The parks surveyed were all identified to have at the very minimum “one or more places or features named after people who supported racist ideologies.” Furthermore, “[79%] were assigned a class other than ‘no,' ‘no information' or ‘other,' in the categories for derogatory, erasure and dimensions of racism and settler colonialism.”

The numbers are wicked: “Names that constitute ‘appropriation’ (such as Yosemite Valley): 214; names that memorialize settler colonialism (such as Cadillac Mountain): 254; names that commemorate an individual who supported racist ideas: 21; names that commemorate individuals that perpetrated physical, racial violence: 52; names that support racist ideas, consisting of the three slurs plus other names (such as Yosemite’s Indian Canyon Creek): 28.” 

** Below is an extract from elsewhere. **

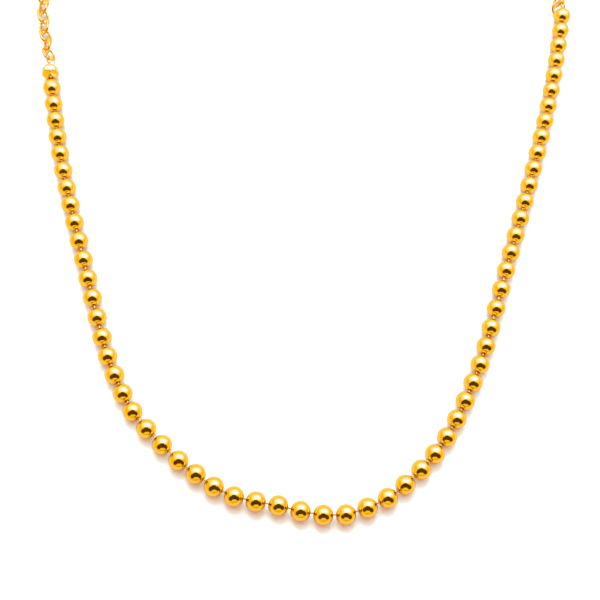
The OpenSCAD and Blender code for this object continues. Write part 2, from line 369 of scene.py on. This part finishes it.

For that final point, researchers draw attention to that “racial slur” or “swear word” “squaw”–that is censoriously written as “Sq**w Creek.”

Given all the above, how might we fix the “system-wide…urgent crises we face”? The answer is “The “Reconciliation in Place Names Act,” which seeks to rename geographical areas. From H.R. 8455: “No geographic feature in the United States should have a name which disparages racial minorities, perpetuates prejudice, or honors those who committed or supported atrocities against racial minorities.”

However, that's just the beginning. “A natural progression from giving names back is to eventually give land back. A land back movement is underway… The Land Defenders have started with Mt. Rushmore, a symbol of white supremacy and systemic racism to Indigenous people.”

Incredibly, the people who are described by the term “Indigenous” are purportedly not, as per experts. American Indians traveled here from Asia via the Bering Strait. Similar to the North American “colonists” who originated from Europe.

As for white supremacy and its relationship to other “old names” across the country, there is a clean sweep in progress. What will be the final outcome? How much of our past will remain? If our current path is maintained, it appears very little.